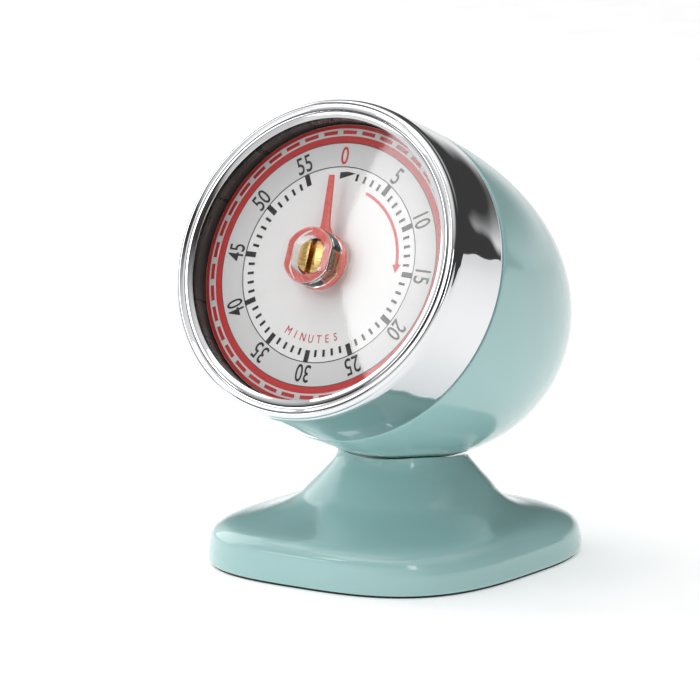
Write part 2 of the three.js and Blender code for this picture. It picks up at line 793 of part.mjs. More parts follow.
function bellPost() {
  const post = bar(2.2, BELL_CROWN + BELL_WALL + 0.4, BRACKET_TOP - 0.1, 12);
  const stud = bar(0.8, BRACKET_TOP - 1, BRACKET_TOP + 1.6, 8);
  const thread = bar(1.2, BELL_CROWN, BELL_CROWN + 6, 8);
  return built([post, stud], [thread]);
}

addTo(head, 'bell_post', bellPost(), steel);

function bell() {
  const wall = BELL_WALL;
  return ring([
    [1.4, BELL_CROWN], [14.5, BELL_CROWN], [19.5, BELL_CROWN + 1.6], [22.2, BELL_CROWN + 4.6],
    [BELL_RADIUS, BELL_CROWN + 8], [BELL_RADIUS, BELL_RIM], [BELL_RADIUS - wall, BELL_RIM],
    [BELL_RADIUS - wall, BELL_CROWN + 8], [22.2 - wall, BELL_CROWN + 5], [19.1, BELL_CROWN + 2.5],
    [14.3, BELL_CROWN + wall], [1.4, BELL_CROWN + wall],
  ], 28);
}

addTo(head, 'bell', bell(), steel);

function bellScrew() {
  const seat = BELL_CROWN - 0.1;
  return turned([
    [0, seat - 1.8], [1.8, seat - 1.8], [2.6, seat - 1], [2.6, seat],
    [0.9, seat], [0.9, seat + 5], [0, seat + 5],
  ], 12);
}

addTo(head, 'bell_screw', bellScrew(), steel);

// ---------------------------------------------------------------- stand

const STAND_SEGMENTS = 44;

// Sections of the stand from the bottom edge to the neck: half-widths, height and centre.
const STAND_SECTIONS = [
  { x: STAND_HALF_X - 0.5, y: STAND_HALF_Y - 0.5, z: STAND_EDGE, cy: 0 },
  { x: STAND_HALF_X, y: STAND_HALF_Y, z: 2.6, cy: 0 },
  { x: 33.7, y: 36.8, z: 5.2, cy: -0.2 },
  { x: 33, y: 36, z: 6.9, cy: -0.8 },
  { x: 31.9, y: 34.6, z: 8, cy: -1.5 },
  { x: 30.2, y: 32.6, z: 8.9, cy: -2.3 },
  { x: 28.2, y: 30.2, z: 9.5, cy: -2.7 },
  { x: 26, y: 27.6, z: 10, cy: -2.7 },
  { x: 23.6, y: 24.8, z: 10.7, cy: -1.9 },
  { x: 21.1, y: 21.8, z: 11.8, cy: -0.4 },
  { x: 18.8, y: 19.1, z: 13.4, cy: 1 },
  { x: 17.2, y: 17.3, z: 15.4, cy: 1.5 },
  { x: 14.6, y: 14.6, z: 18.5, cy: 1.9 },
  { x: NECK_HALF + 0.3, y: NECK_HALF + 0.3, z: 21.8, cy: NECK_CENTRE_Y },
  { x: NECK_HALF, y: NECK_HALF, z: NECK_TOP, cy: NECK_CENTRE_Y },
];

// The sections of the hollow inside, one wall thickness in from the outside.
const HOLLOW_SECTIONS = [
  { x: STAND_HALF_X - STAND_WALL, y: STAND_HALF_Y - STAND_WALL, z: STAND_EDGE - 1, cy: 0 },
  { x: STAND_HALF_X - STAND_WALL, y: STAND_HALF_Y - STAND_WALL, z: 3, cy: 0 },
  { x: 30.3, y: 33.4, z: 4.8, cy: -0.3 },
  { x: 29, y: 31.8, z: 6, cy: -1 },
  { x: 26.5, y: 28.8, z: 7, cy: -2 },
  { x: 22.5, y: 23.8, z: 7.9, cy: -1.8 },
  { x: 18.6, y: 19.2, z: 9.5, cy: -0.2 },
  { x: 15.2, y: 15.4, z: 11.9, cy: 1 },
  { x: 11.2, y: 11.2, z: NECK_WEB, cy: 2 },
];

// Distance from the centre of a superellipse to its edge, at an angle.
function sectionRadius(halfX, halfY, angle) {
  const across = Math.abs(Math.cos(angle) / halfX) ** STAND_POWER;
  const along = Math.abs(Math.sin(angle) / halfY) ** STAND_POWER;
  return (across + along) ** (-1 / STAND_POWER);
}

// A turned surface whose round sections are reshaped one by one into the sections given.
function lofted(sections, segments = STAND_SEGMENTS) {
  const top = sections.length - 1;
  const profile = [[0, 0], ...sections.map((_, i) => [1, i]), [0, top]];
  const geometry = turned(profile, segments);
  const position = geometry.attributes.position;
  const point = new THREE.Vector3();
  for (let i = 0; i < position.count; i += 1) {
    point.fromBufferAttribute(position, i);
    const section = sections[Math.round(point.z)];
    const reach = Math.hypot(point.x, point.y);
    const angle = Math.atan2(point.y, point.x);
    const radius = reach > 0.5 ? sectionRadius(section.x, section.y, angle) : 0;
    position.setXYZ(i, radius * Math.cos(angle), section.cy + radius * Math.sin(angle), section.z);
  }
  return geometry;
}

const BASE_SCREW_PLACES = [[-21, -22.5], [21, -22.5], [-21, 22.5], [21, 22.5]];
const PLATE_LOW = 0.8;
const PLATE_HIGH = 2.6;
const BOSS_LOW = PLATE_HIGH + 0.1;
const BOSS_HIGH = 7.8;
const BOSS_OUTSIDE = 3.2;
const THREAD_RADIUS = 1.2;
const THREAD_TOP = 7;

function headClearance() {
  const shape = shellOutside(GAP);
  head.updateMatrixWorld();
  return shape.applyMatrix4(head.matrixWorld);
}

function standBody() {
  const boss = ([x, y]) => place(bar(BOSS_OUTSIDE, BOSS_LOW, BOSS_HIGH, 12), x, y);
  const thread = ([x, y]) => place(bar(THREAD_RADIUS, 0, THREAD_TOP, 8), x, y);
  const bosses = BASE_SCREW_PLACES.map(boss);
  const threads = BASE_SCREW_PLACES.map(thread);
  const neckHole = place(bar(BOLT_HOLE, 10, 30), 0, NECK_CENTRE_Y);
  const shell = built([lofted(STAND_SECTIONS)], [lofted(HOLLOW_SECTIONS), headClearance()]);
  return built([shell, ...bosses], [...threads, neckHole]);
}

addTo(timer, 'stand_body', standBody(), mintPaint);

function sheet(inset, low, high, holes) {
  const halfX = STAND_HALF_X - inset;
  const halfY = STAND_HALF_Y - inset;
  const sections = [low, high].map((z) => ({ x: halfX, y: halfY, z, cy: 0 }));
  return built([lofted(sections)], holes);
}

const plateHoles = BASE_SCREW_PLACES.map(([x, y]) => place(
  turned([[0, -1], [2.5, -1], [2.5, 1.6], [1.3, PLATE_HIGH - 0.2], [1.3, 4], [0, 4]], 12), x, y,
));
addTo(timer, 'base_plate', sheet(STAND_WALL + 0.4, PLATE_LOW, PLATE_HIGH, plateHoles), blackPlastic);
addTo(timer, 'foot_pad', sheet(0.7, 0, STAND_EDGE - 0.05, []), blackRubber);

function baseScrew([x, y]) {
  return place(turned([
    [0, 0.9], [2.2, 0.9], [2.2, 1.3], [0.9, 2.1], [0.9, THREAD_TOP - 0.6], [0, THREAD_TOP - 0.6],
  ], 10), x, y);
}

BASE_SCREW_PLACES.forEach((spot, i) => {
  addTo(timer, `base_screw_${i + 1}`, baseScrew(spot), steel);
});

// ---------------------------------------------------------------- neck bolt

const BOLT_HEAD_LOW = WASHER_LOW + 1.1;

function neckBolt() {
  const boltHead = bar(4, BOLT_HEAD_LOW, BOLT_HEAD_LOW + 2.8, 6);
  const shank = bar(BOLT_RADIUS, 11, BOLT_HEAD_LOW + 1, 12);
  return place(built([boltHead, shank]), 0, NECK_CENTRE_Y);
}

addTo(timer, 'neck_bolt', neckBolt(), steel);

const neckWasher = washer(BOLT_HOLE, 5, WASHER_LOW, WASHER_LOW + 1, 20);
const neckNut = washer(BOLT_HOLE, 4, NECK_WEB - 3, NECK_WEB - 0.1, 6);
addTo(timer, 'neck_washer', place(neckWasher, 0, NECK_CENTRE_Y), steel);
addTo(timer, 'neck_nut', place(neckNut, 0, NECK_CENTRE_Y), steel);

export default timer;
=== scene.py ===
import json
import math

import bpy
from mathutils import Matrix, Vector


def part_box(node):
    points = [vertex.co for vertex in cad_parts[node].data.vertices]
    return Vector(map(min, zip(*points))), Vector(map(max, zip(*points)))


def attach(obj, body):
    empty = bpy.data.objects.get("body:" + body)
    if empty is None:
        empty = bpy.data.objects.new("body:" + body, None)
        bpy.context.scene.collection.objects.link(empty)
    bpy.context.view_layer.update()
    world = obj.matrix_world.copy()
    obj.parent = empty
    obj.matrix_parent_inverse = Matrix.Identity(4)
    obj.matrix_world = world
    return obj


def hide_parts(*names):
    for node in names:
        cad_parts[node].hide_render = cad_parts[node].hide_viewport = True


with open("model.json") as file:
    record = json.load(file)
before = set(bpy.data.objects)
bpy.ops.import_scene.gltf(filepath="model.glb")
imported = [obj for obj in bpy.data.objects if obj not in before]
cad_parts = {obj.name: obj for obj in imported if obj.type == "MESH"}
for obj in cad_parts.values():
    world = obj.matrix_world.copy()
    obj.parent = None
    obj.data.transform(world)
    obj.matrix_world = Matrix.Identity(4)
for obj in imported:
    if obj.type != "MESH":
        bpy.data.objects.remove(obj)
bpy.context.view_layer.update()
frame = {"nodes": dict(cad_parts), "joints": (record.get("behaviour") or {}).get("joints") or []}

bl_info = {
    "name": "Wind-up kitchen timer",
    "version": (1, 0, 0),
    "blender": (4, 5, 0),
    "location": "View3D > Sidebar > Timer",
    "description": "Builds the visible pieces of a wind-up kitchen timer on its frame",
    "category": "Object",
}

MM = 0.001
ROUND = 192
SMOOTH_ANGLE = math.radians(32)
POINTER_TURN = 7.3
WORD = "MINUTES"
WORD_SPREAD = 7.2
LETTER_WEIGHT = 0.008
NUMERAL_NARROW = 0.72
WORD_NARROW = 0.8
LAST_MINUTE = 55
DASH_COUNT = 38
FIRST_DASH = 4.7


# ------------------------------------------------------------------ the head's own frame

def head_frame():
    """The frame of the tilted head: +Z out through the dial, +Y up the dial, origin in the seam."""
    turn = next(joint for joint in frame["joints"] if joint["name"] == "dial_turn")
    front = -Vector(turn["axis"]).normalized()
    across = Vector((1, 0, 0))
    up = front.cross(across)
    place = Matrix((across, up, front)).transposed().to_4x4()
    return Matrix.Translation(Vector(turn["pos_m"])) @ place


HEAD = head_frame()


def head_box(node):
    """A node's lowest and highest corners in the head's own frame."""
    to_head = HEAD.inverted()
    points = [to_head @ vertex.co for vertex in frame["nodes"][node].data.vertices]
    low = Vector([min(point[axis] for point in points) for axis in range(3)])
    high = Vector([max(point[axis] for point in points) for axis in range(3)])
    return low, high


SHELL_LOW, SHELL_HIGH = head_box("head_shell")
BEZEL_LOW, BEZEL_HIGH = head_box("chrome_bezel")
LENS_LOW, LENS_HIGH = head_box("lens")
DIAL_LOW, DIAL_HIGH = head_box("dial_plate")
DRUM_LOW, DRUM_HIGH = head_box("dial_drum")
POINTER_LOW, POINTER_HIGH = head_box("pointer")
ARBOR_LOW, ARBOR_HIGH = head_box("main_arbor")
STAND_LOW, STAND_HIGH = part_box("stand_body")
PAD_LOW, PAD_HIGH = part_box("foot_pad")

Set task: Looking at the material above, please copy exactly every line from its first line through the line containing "addTo(head, 'bell_post', bellPost(), steel);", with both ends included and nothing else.

Output of the task:
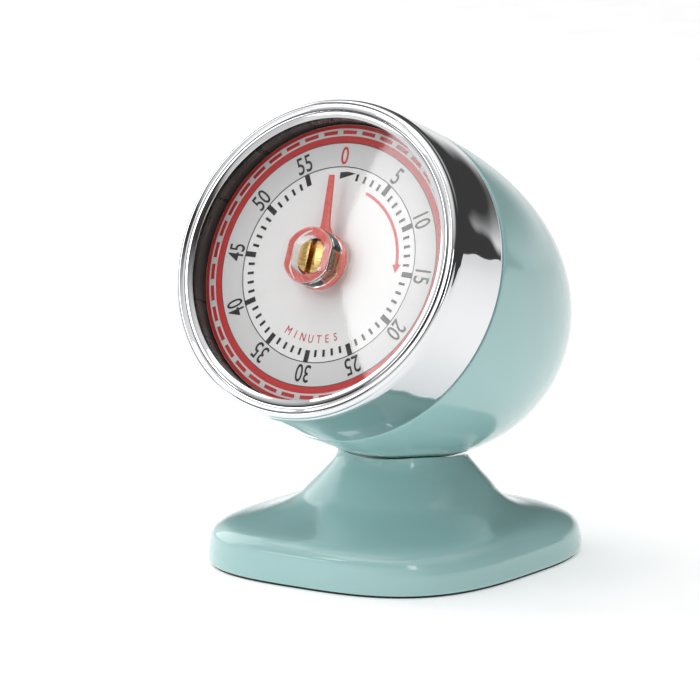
Write part 2 of the three.js and Blender code for this picture. It picks up at line 793 of part.mjs. More parts follow.
function bellPost() {
  const post = bar(2.2, BELL_CROWN + BELL_WALL + 0.4, BRACKET_TOP - 0.1, 12);
  const stud = bar(0.8, BRACKET_TOP - 1, BRACKET_TOP + 1.6, 8);
  const thread = bar(1.2, BELL_CROWN, BELL_CROWN + 6, 8);
  return built([post, stud], [thread]);
}

addTo(head, 'bell_post', bellPost(), steel);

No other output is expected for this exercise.